Now for a twist with commentary. I categorize this idea of ripple as a free thought, a thought that is reasoned out without any constraints that society may provide. Freethoughts lead to other freethoughts, and freethinkers are drawn to other freethinkers. It turns out that there is another freethought embedded in this story. This dialstation is somehow connected to Telekommunisten. Notice the word "kommunisten," Communist in German. So now if you are of a free market persuasion like me this word strikes fear into your heart. This article(german) from Süddeutsche online newspaper refers to this bout of "Venture-Communism" as an application of the "sozialistischen Anarchismus" (socialist anarchist) model. As a proponent of free markets I am sceptical of this venture. At the same time if this actually works, and no force or violence is used to secure this telephone service. I don't see any reason a free market proponent would complain. In fact I would welcome the peaceful competition of different business models, as long as everyone involved agrees to their involvement. Now that I have supported peaceful competition I will discuss some worries that I have.

Socialist anarchist could be another term for a group of people that call themselves libertarian socialists in the United States. There have been a few libertarian socialist uprisings in the United States. You can surely identify a libertarian socialist uprising by the black clothes, and the black (or red) handkerchief that is worn over the face of protesters. These uprisings sometimes involve protesting on the street blocking traffic. I also saw a video that showed vandalism perpetrated by libertarian socialists. I have an interest in these libertarian socialists because they are anarchistic. I certainly do not agree with the tactics of blocking traffic and vandalism. I consider these actions to be against the "non-violence axiom" that is central to free market anarchist thought. I sometimes consider if a libertarian socialist population could peacefully co-exist with a free market anarchist society. I think that they could, and there has been some written about this concept. The divergence between the two ideologies is based on property rights. The co-existence issue revolves around people learning to respect different forms of property rights perhaps even in the same town. I would love to know an actual libertarian socialist's view on the idea of co-existing. Telekommunisten however states that it's goal is to own the world, by that they mean that libertarian socialist own the world. I think that this goal is unobtainable, and misguided, however it should be interesting to see what unfolds.


Anonymous said...

Hello Daniel, thanks for the comments, you seem to have things right regarding ripplepay and dialstation, I thought I might touch for a minute on your comments regarding telekommunisten.

First of all, it is our belief that the free market is the ultimate expression of socialism, we consider capitalism to be incompatible with a truly free market.

Second, we do not advocate insurrection, violence nor vandalism, as we consider that workers ultimately bear the price of these acts.

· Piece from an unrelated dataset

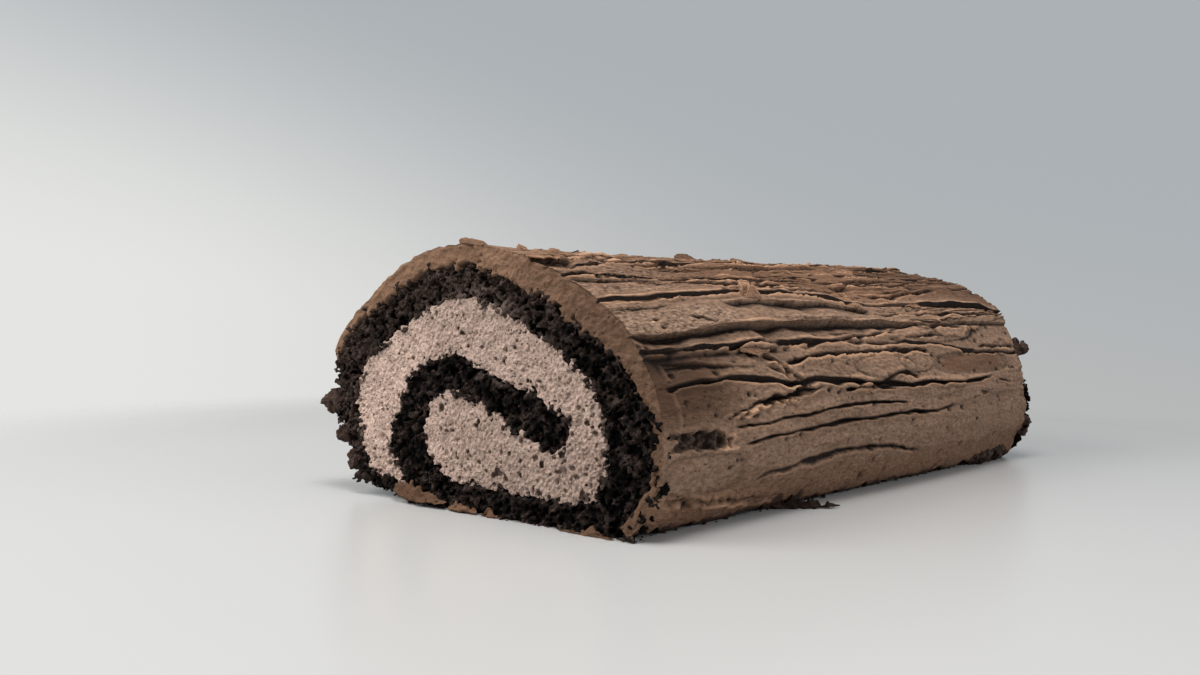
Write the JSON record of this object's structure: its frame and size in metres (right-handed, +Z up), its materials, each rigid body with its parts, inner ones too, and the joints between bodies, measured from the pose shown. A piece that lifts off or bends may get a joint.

If you would like anymore information regarding us, our products, or our political beliefs, please email me or drop into our irc group.

Dmytri Kleiner
Telekommunisten, Berlin

Daniel Tobas said...

Thank you so much Dmytri! I'm glad that you posted your comment. I wish you success on your endeavor.

Robin said...

Hi dan,
This is my first visit to your site, it's great keep up the good work - the poems are especially thought-provoking. I came here searching for Ripple, I've known about Ryan's project for a few months now and I fully agree with you. It certainly does have the potential to 'supplant'(I prefer subvert) the global money system that is such a sham currently. Thank you for spreading the thoughts about ripple, I believe our(as a fellow anarchist) only chance at revolution is one using nonviolent weapons that strike at the heart of capitalism (weapons like information, tactics like anonymity). I am no pacifist, I just don't believe it is wise to attack a well armed enemy with force (it will only give the enemy reason to retaliate). Cheers, keep writing

Daniel Tobas said...

Thanks for your comments. I think the only long term solution is non-violence. I'm not a pacifist either, if attacked I may attack.